Solution: Data Mart – a specialized, smaller‑scale database designed to serve the specific needs of a single business unit (e.g., marketing or finance). Its primary goal is to filter an organization’s massive data pool into a highly focused, manageable repository for quick access.
Types of Data Marts
There are three main types, categorized by how they source their information and their relationship to a central data warehouse:
| Type | Description |
|---|---|
| Dependent Data Marts | Directly partitioned from an enterprise’s central data warehouse. Using a top‑down approach, the data mart extracts a specific, predefined subset of the primary data whenever a department needs to run an analysis. |
| Independent Data Marts | Fully standalone repositories that do not rely on a central data warehouse. Teams extract, process, and store data directly from various internal or external sources. |
| Hybrid Data Marts | Blend the two approaches by pulling information from both an existing data warehouse and external operational systems. This provides the speed and structured interface of a top‑down approach while maintaining the flexible integration of an independent setup. |
From Data Lake & Warehouse to Data Lakehouse
Historically, companies had to maintain both a Data Lake (for raw, cheap machine‑learning storage) and a Data Warehouse (for fast, structured BI reporting). Moving data between the two was challenging and expensive.
Data Lakehouse
A data lakehouse is a modern hybrid architecture that combines the massive, cost‑effective storage of a data lake with the robust data‑management capabilities of a warehouse. By bridging the gap between raw data storage and high‑speed analytics, a lakehouse can simultaneously support:
- Unstructured machine‑learning workloads
- Structured Business Intelligence (BI) workflows
Key Features
- ACID Compliance – Guarantees reliable transactions to maintain strict data consistency and integrity.
- Flexible Schemas – Supports both schema‑on‑write and schema‑on‑read, giving engineers flexibility when ingesting raw data while still providing a rigid, reliable structure for analysts.

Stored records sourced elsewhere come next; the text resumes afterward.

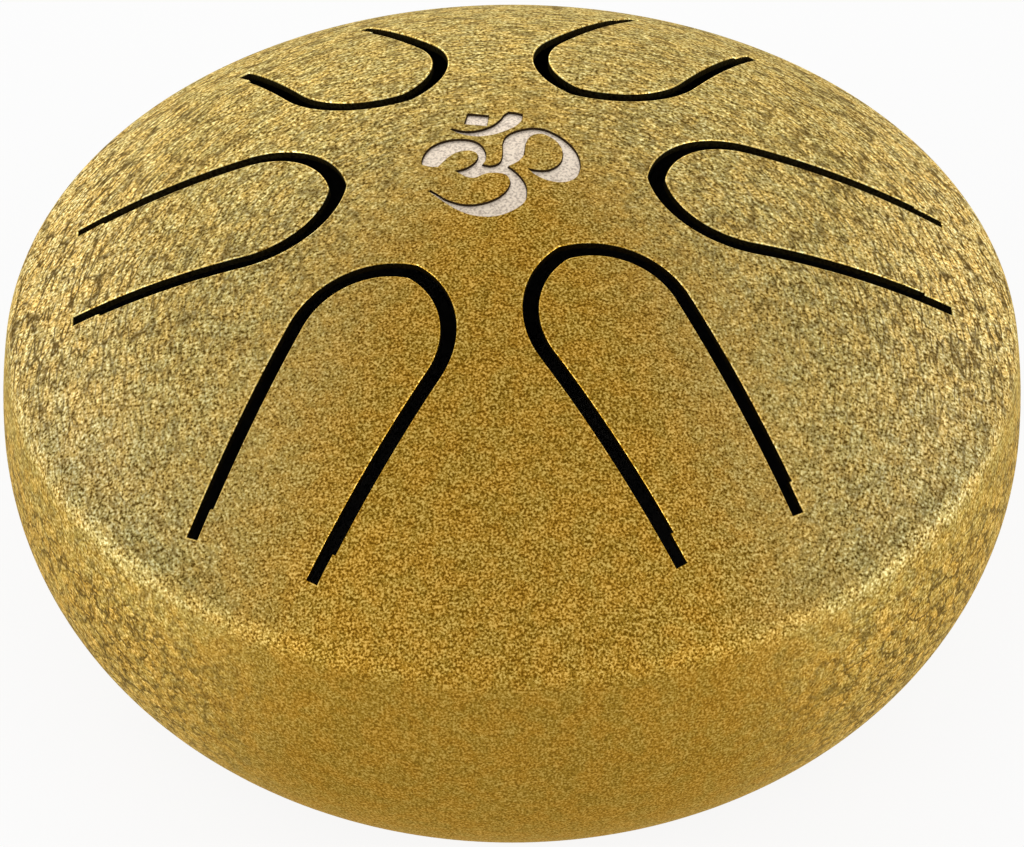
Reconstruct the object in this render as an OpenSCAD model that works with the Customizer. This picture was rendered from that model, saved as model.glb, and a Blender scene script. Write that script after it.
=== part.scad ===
// Steel tongue drum: two pressed shells welded rim to rim, six tongues cut in
// the domed top, a round sound hole in the base and three push-in rubber feet.
// Millimetres, +Z up, the origin on the floor under the middle of the drum.

/* [Shells] */
// Widest diameter of the drum, at the seam between its two shells
drum_d = 150; // [144:1:180]
// Rise of the dome above the shoulder
dome_rise = 27; // [20:0.5:34]
// How far the shoulder stands in from the widest part
shoulder_inset = 1.2; // [0.8:0.1:3]
// Outer radius of the rounded shoulder
shoulder_r = 6; // [3:0.5:9]
// Depth of the seam below the shoulder
seam_drop = 15; // [11:0.5:20]
// Depth of the base below the seam
base_drop = 31.5; // [25:0.5:36]
// Radius of the wall's curve below the seam
lower_wall_r = 40; // [37:0.5:50]
// Outer radius of the corner between the wall and the base
base_corner_r = 10; // [5:0.5:14]
// Thickness of the steel sheet
sheet_t = 1.2; // [0.8:0.1:1.6]
// Diameter of the sound hole in the base
sound_hole_d = 34; // [24:1:48]

/* [Tongues] */
// Sideways place of the centre of the tongue pattern
pattern_x = -2.9; // [-4:0.1:4]
// Front to back place of the centre of the tongue pattern
pattern_y = 3; // [-4:0.1:4]
// Usual distance from the pattern's centre to the pointed tip of a slot
tip_circle_r = 21.2; // [19:0.1:24]
// Usual width of the plain rim between the shoulder and the long tongues
rim_w = 7.3; // [6.5:0.2:14]
// Width across a slot where its pointed arch begins
slot_span_w = 24.8; // [20:0.2:28]
// Width of the slot along the sides of a tongue
slot_w = 2.2; // [1.4:0.1:2.8]
// How far the slot's pointed arch reaches past a half circle
slot_point_h = 2.7; // [0.5:0.1:5]
// How far the rounder tip of the tongue itself reaches past a half circle
tongue_point_h = 2.3; // [0.5:0.1:3]
// Angle at which each side of a tongue closes in towards its root
side_taper = 2.8; // [0:0.1:4]
// Length of the narrower stretch at each end of a slot
slot_end_l = 4; // [2:0.5:8]
// How much narrower the slot is along that stretch
slot_end_step = 0.45; // [0.2:0.05:0.8]
// Gap on the bend line at a tongue's root
root_gap = 0.1; // [0.05:0.05:0.2]

/* [Feet] */
// Height of a foot below the base
foot_h = 6; // [4:0.5:12]
// Diameter of a foot where it meets the base
foot_top_d = 16; // [13:0.5:20]
// Diameter of a foot on the floor
foot_floor_d = 13; // [9:0.5:16]
// Distance of each foot from the middle of the drum
foot_circle_r = 44; // [38:0.5:46]
// Diameter of the neck that passes through the base
foot_neck_d = 6; // [4:0.5:8]
// Diameter of the barb that holds a foot inside the drum
foot_barb_d = 8.6; // [8.2:0.1:11]
// Diameter of the barb's blunt end
foot_nose_d = 4; // [2:0.5:6]
// Height of the barb above the sheet
foot_barb_h = 4; // [2:0.5:6]
// Clearance between a foot's neck and the edge of its hole
foot_clearance = 0.1; // [0.05:0.05:0.3]

/* [Hidden] */

// How finely curves are drawn, the steps along each half of an arch, and how
// far a cut runs past the sheet
$fn = 180;
arch_steps = 14;
overrun = 3;

paint = [0.70, 0.55, 0.20];
black_rubber = [0.12, 0.12, 0.12];

// Heights of the base, the seam, the shoulder and the top of the dome
base_z = foot_h;
seam_z = base_z + base_drop;
shoulder_z = seam_z + seam_drop;
top_z = shoulder_z + dome_rise;

// The tongues, anticlockwise from the front left. The shares give each
// tongue its own tip and its own root, and so its length and its note.
front_left = 0;
front_right = 1;
right = 2;
back_right = 3;
back_left = 4;
left = 5;
tongue_angles = [240.3, 301.7, 1.5, 60.4, 121, 180.7];
tip_shares = [1, 0.86, 1.06, 1.11, 1.09, 0.99];
root_shares = [1.01, 1, 1, 0.92, 0.84, 0.915];

// Directions of the three feet from the middle of the drum
foot_back_angle = 90;
foot_front_left_angle = 210;
foot_front_right_angle = 330;

// The point at a distance and an angle from another point
function polar(from, dist, angle) = from + dist * [cos(angle), sin(angle)];
// The direction of one point from another
function bearing(from, to) = atan2(to[1] - from[1], to[0] - from[0]);
// Where two circles meet, on the side that is to the right of the way from
// the first centre to the second
function meeting(c1, r1, c2, r2) =
    let (d = norm(c2 - c1),
         along = (d * d + r1 * r1 - r2 * r2) / (2 * d),
         aside = sqrt(r1 * r1 - along * along),
         u = (c2 - c1) / d)
    c1 + along * u + aside * [u[1], -u[0]];

// Arcs of the outer profile, as centres in the plane of radius and height
drum_r = drum_d / 2;
shoulder_x = drum_r - shoulder_inset;
dome_r = (shoulder_x * shoulder_x + dome_rise * dome_rise) / (2 * dome_rise);
dome_c = [0, top_z - dome_r];
upper_wall_r = (seam_drop * seam_drop + shoulder_inset * shoulder_inset)
    / (2 * shoulder_inset);
upper_wall_c = [drum_r - upper_wall_r, seam_z];
shoulder_c = meeting(dome_c, dome_r - shoulder_r,
    upper_wall_c, upper_wall_r - shoulder_r);
dome_end = bearing(dome_c, shoulder_c);
wall_end = bearing(upper_wall_c, shoulder_c);
lower_wall_c = [drum_r - lower_wall_r, seam_z];
corner_start = -asin((base_drop - base_corner_r) / (lower_wall_r - base_corner_r));
corner_c = polar(lower_wall_c, lower_wall_r - base_corner_r, corner_start);

// The part of a circle between two directions from its centre
module sector(centre, radius, from, to) {
    reach = 2 * radius;
    intersection() {
        translate(centre) circle(r = radius);
        polygon([centre, polar(centre, reach, from), polar(centre, reach, to)]);
    }
}

// The half section of the dome alone, moved in from its outer face
module dome_half(inset) {
    intersection() {
        sector(dome_c, dome_r - inset, dome_end, 90);
        translate([0, seam_z]) square([drum_r, top_z - seam_z]);
    }
}

// The half section of everything above the seam
module top_half(inset) {
    dome_half(inset);
    translate(shoulder_c) circle(r = shoulder_r - inset);
    intersection() {
        sector(upper_wall_c, upper_wall_r - inset, 0, wall_end);
        translate([0, seam_z]) square([drum_r, seam_drop]);
    }
}

// The half section of everything below the seam
module bottom_half(inset) {
    sector(lower_wall_c, lower_wall_r - inset, corner_start, 0);
    translate(corner_c) circle(r = base_corner_r - inset);
    polygon([[0, base_z + inset], [corner_c[0], base_z + inset], corner_c,
        lower_wall_c, [0, seam_z]]);
}

// Square to a tongue's side, away from its middle line
side_normal = [sin(side_taper), cos(side_taper)];

// Points along an arc
function arc_points(centre, radius, from, to) =
    [for (k = [0 : arch_steps]) polar(centre, radius, from + (to - from) * k / arch_steps)];

// A point on a tapered side, moved out by a step
function on_side(side_start, x, step) =
    [x, side_start[1] - tan(side_taper) * (x - side_start[0]) + step];

// A side's points at the root, where its last stretch may be moved out
function side_end(side_start, root_x, step) =
    step == 0 ? [on_side(side_start, root_x, 0)]
    : [on_side(side_start, root_x, step), on_side(side_start, root_x - slot_end_l, step),
       on_side(side_start, root_x - slot_end_l, 0)];

// A tongue-shaped outline along +X: a pointed arch that runs smoothly into
// two sides, which close in on each other up to the root
module pointed_outline(side_start, point_h, root_x, left_step, right_step) {
    from_tip = [side_start[1] + point_h, side_start[1]];
    arch_r = (from_tip * from_tip) / (2 * (from_tip * side_normal));
    arch_c = side_start - arch_r * side_normal;
    tip = side_start - from_tip;
    arch = arc_points(arch_c, arch_r, 90 - side_taper, bearing(arch_c, tip));
    left_side = concat(side_end(side_start, root_x, left_step), arch);
    right_side = concat(side_end(side_start, root_x, right_step), arch);
    polygon(concat(left_side,
        [for (k = [len(right_side) - 2 : -1 : 0]) [right_side[k][0], -right_side[k][1]]]));
}

// Where the sides of a slot start, and where its root is
function side_start(i) = [tip_circle_r * tip_shares[i] + slot_span_w / 2 + slot_point_h,
    slot_span_w / 2];
function root_x(i) = (shoulder_x - rim_w) * root_shares[i];

// Places a tongue's outline on the drum
module on_pattern(i) {
    translate([pattern_x, pattern_y]) rotate(tongue_angles[i]) children();
}

// The outer edge of a slot, which closes straight across the root. At each
// of its two ends a slot narrows from the anticlockwise side.
module slot_outline(i) {
    on_pattern(i) pointed_outline(side_start(i), slot_point_h, root_x(i), -slot_end_step, 0);
}

// The tongue inside its slot
module tongue_outline(i) {
    on_pattern(i) pointed_outline(side_start(i) - slot_w * side_normal,
        tongue_point_h, root_x(i) - root_gap, 0, slot_end_step);
}

// Raises an outline through the dome
module through_dome() {
    translate([0, 0, shoulder_z - overrun])
        linear_extrude(dome_rise + 2 * overrun) children();
}

module top_shell() {
    color(paint)
        difference() {
            rotate_extrude() difference() {
                top_half(0);
                top_half(sheet_t);
            }
            for (i = [front_left : left]) through_dome() slot_outline(i);
        }
}

module tongue(i) {
    color(paint)
        intersection() {
            rotate_extrude() difference() {
                dome_half(0);
                dome_half(sheet_t);
            }
            through_dome() tongue_outline(i);
        }
}

module bottom_shell() {
    color(paint)
        difference() {
            rotate_extrude() difference() {
                bottom_half(0);
                bottom_half(sheet_t);
            }
            cylinder(d = sound_hole_d, h = base_z + sheet_t + overrun);
            for (angle = [foot_back_angle, foot_front_left_angle, foot_front_right_angle])
                translate(concat(polar([0, 0], foot_circle_r, angle), base_z - overrun))
                    cylinder(r = foot_neck_d / 2 + foot_clearance, h = sheet_t + 2 * overrun);
        }
}

// A rubber foot: a tapered pad below the base, a neck through it and a barb
// that springs open against the inside
module foot(angle) {
    color(black_rubber)
        translate(concat(polar([0, 0], foot_circle_r, angle), 0)) {
            cylinder(d1 = foot_floor_d, d2 = foot_top_d, h = foot_h);
            cylinder(d = foot_neck_d, h = base_z + sheet_t + foot_barb_h / 2);
            translate([0, 0, base_z + sheet_t])
                cylinder(d1 = foot_barb_d, d2 = foot_nose_d, h = foot_barb_h);
        }
}

top_shell();
bottom_shell();
tongue(front_left);  // tongue_front_left
tongue(front_right);  // tongue_front_right
tongue(right);  // tongue_right
tongue(back_right);  // tongue_back_right
tongue(back_left);  // tongue_back_left
tongue(left);  // tongue_left
foot(foot_back_angle);  // foot_back
foot(foot_front_left_angle);  // foot_front_left
foot(foot_front_right_angle);  // foot_front_right
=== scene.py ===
import math

import bpy
import numpy as np
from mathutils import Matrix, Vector, geometry


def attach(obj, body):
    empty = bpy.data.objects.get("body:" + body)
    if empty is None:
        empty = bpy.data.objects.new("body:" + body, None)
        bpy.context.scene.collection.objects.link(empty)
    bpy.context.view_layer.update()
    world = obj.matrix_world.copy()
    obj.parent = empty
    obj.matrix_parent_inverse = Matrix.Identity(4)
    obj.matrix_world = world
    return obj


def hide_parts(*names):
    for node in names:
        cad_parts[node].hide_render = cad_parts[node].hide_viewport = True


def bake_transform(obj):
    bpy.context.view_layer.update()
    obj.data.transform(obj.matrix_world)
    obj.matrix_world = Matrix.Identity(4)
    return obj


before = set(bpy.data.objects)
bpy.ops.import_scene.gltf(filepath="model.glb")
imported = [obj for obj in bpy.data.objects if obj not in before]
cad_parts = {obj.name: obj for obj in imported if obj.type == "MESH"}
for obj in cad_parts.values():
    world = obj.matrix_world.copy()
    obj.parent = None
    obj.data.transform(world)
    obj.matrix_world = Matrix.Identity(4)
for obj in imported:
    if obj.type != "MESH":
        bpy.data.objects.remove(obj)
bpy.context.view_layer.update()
print("frame loaded:", len(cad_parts), "nodes")

mm = 0.001


def inScene(name, data):
    # puts a mesh, a lamp or a camera into the scene
    thing = bpy.data.objects.new(name, data)
    bpy.context.scene.collection.objects.link(thing)
    return thing


# plane geometry in millimetres, seen from above

def turned(point, degrees):
    c, s = math.cos(math.radians(degrees)), math.sin(math.radians(degrees))
    return (point[0] * c - point[1] * s, point[0] * s + point[1] * c)


def arc(centre, radius, start, end, steps):
    angles = [math.radians(start + (end - start) * k / steps) for k in range(steps + 1)]
    return [(centre[0] + radius * math.cos(a), centre[1] + radius * math.sin(a)) for a in angles]


def circle(radius, steps, centre=(0.0, 0.0)):
    return arc(centre, radius, 0, 360, steps)[:-1]


def line(start, end, step):
    count = max(1, round(math.dist(start, end) / step))
    return [(start[0] + (end[0] - start[0]) * k / count, start[1] + (end[1] - start[1]) * k / count)
            for k in range(count + 1)]


def inside(points, loop):
    # even-odd test for many points at once
    x, y = points[:, 0], points[:, 1]
    hits = np.zeros(len(points), bool)
    loop = np.asarray(loop)
    for (x1, y1), (x2, y2) in zip(loop, np.roll(loop, -1, axis=0)):
        if y1 == y2:
            continue
        crosses = (y1 > y) != (y2 > y)
        hits ^= crosses & (x < (x2 - x1) * (y - y1) / (y2 - y1) + x1)
    return hits


def mitres(loop, least=0.35):
    # for each corner of an anticlockwise loop, the way out that keeps an offset of 1 on both sides.
    # the larger least is, the less far it runs out at a sharp corner
    p = np.asarray(loop, float)
    along = np.roll(p, -1, axis=0) - p
    along /= np.linalg.norm(along, axis=1)[:, None]
    out = np.stack([along[:, 1], -along[:, 0]], axis=1)
    total = out + np.roll(out, 1, axis=0)
    share = np.maximum((total * np.roll(out, 1, axis=0)).sum(1), least)
    return total / share[:, None]


def anticlockwise(loop):
    p = np.asarray(loop, float)
    q = np.roll(p, -1, axis=0)
    area = (p[:, 0] * q[:, 1] - q[:, 0] * p[:, 1]).sum()
    return loop if area > 0 else loop[::-1]


def smoothRun(points, step):
    # a smooth curve through given points
    pts = [np.array(p, float) for p in points]
    if len(pts) == 2:
        return [tuple(p) for p in line(pts[0], pts[1], step)]
    pts = [2 * pts[0] - pts[1]] + pts + [2 * pts[-1] - pts[-2]]
    run = []
    for a, b, c, d in zip(pts, pts[1:], pts[2:], pts[3:]):
        count = max(1, round(np.linalg.norm(c - b) / step))
        for k in range(count):
            t = k / count
            run.append(tuple(0.5 * (2 * b + (c - a) * t + (2 * a - 5 * b + 4 * c - d) * t * t
                                    + (3 * b - a - 3 * c + d) * t ** 3)))
    return run + [tuple(pts[-2])]


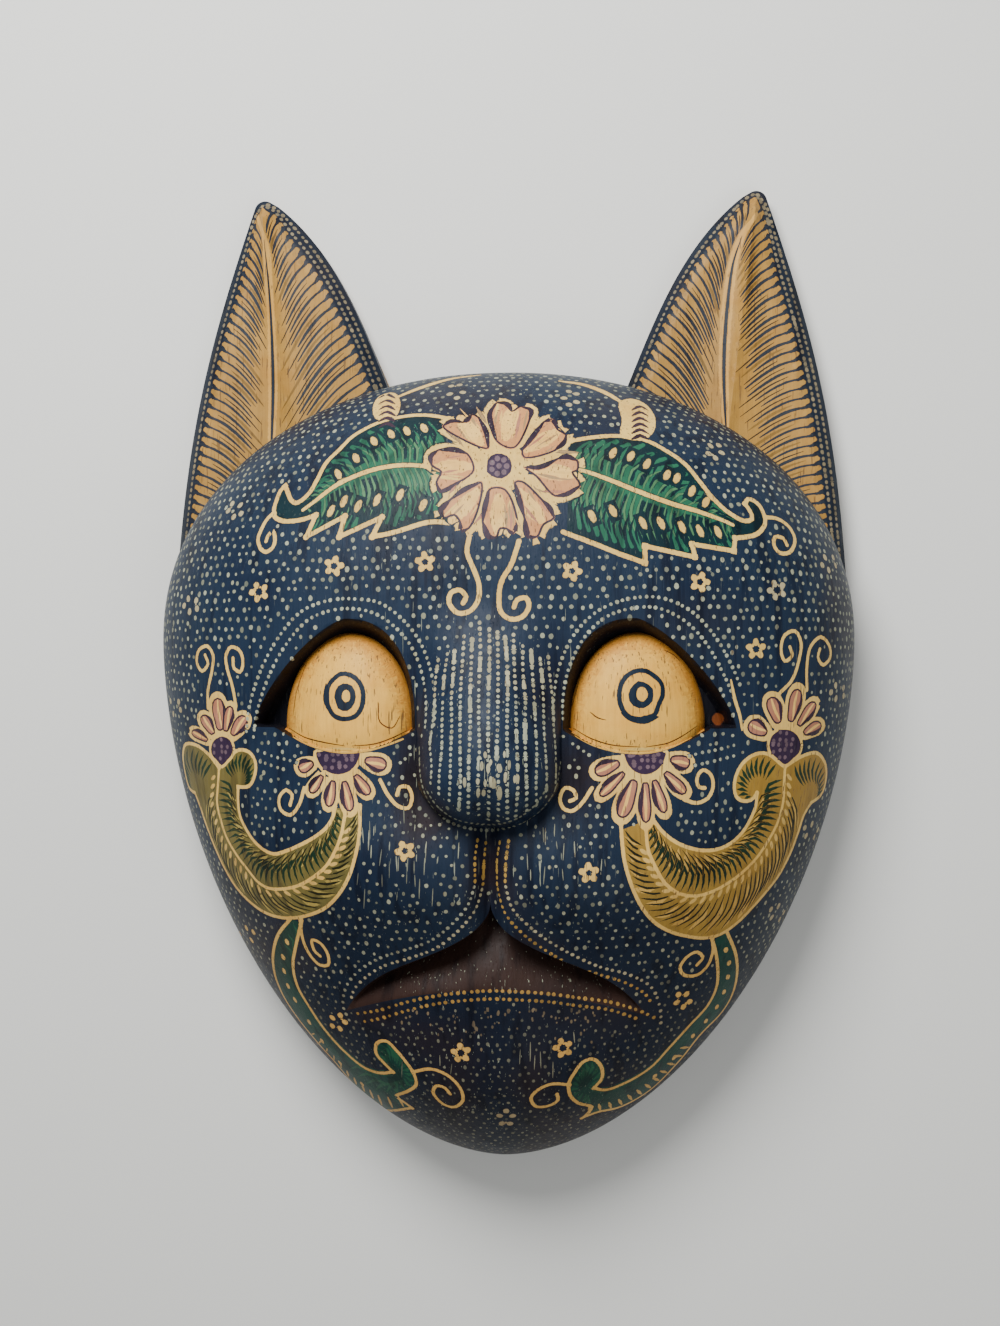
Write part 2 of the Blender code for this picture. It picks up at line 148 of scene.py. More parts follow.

- Native BI Integration – Connects seamlessly with popular BI platforms like Tableau, Power BI, and Looker, enabling decision‑makers to visualize data directly from the source.
Final Thoughts
| Component | Role |
|---|---|
| Database | Captures the live sale. |
| Data Lake | Stores the messy, raw website logs of how the customer found you. |
| Data Warehouse | Analyzes five years of those sales trends. |
| Data Mart | Gives the marketing team instant access to only the metrics they care about. |
By understanding and leveraging each of these layers—Data Lake, Data Warehouse, Data Mart, and Data Lakehouse—organizations can build a flexible, scalable, and cost‑effective analytics ecosystem.